_Instruction_
Give back exactly the lines from the start of the listing to the line containing "tongue_t = 4;", inclusive, and nothing beyond them.

_Data extract_
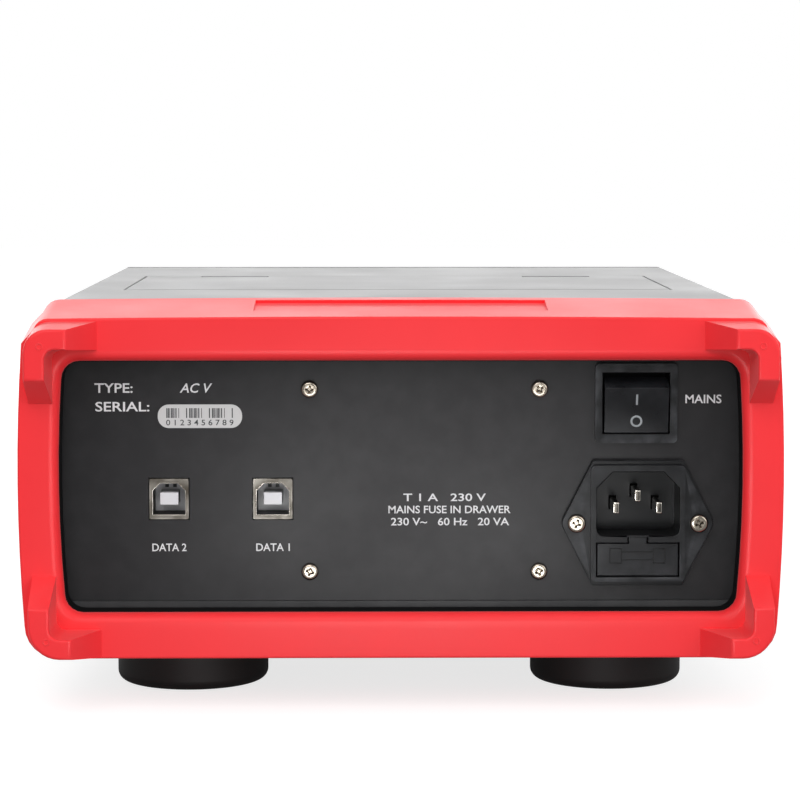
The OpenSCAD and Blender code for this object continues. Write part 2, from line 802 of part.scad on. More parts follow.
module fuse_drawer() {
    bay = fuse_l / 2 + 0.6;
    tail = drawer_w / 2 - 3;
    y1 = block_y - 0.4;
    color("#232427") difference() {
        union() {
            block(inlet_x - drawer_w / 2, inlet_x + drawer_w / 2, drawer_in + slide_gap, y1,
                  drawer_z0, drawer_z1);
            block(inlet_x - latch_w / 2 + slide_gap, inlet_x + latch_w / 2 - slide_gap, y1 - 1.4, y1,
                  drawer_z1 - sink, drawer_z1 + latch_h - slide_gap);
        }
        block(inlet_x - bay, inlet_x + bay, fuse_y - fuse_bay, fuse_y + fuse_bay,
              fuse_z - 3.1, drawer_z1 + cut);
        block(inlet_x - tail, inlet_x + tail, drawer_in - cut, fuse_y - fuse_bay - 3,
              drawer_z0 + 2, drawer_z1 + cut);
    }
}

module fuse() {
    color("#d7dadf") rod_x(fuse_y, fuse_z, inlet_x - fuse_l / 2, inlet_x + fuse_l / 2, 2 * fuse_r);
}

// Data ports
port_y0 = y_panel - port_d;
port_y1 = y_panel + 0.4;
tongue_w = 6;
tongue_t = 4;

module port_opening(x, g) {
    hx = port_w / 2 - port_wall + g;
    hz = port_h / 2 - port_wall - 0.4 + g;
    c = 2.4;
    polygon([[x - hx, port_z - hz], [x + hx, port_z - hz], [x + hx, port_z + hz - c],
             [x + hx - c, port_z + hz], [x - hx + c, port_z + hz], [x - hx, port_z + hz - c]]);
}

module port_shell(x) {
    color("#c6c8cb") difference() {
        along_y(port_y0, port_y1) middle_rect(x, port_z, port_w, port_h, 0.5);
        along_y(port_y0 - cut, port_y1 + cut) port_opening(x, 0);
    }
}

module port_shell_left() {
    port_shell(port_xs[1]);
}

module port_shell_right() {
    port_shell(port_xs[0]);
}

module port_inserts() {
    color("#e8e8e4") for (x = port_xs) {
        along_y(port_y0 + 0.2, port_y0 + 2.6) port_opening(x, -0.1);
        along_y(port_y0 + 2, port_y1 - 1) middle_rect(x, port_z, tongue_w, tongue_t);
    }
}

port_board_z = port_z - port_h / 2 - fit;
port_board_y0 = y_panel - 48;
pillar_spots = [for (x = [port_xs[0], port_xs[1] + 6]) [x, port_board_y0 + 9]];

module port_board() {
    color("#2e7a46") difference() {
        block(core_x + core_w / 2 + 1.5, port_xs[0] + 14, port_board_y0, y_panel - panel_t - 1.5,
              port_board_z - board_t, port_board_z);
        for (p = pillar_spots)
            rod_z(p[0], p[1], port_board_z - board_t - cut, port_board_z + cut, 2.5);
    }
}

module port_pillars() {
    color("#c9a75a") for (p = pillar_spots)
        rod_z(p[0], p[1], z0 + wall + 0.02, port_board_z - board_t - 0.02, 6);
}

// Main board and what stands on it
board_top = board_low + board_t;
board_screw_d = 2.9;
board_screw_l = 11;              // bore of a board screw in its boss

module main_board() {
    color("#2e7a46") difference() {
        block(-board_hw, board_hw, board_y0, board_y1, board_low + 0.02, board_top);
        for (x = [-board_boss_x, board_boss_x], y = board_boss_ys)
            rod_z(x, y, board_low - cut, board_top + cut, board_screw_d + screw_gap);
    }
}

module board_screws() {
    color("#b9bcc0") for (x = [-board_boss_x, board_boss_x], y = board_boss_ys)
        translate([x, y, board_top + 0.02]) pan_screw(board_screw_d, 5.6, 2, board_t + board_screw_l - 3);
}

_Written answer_
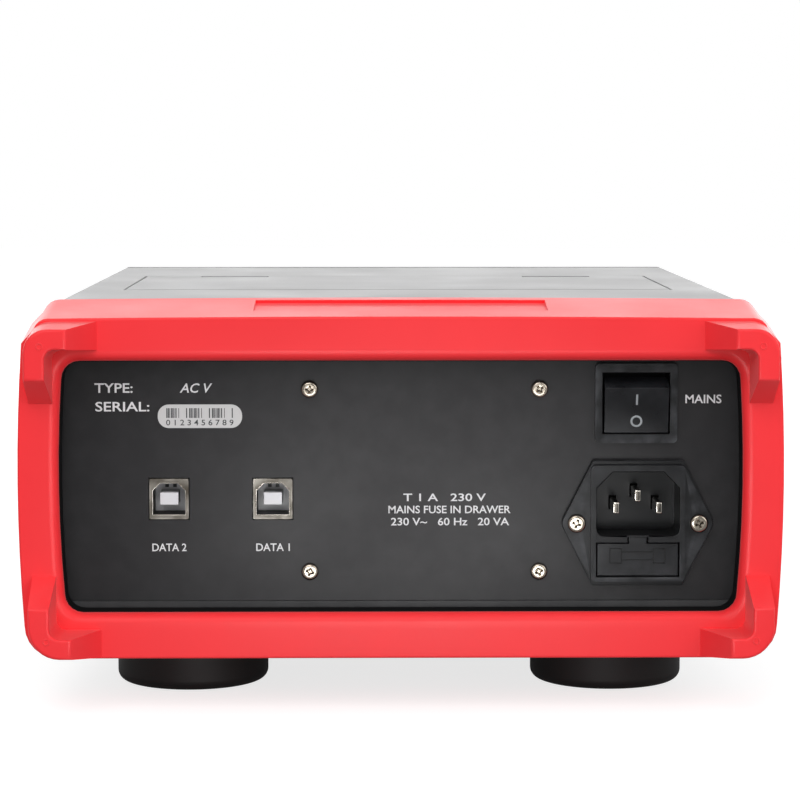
The OpenSCAD and Blender code for this object continues. Write part 2, from line 802 of part.scad on. More parts follow.
module fuse_drawer() {
    bay = fuse_l / 2 + 0.6;
    tail = drawer_w / 2 - 3;
    y1 = block_y - 0.4;
    color("#232427") difference() {
        union() {
            block(inlet_x - drawer_w / 2, inlet_x + drawer_w / 2, drawer_in + slide_gap, y1,
                  drawer_z0, drawer_z1);
            block(inlet_x - latch_w / 2 + slide_gap, inlet_x + latch_w / 2 - slide_gap, y1 - 1.4, y1,
                  drawer_z1 - sink, drawer_z1 + latch_h - slide_gap);
        }
        block(inlet_x - bay, inlet_x + bay, fuse_y - fuse_bay, fuse_y + fuse_bay,
              fuse_z - 3.1, drawer_z1 + cut);
        block(inlet_x - tail, inlet_x + tail, drawer_in - cut, fuse_y - fuse_bay - 3,
              drawer_z0 + 2, drawer_z1 + cut);
    }
}

module fuse() {
    color("#d7dadf") rod_x(fuse_y, fuse_z, inlet_x - fuse_l / 2, inlet_x + fuse_l / 2, 2 * fuse_r);
}

// Data ports
port_y0 = y_panel - port_d;
port_y1 = y_panel + 0.4;
tongue_w = 6;
tongue_t = 4;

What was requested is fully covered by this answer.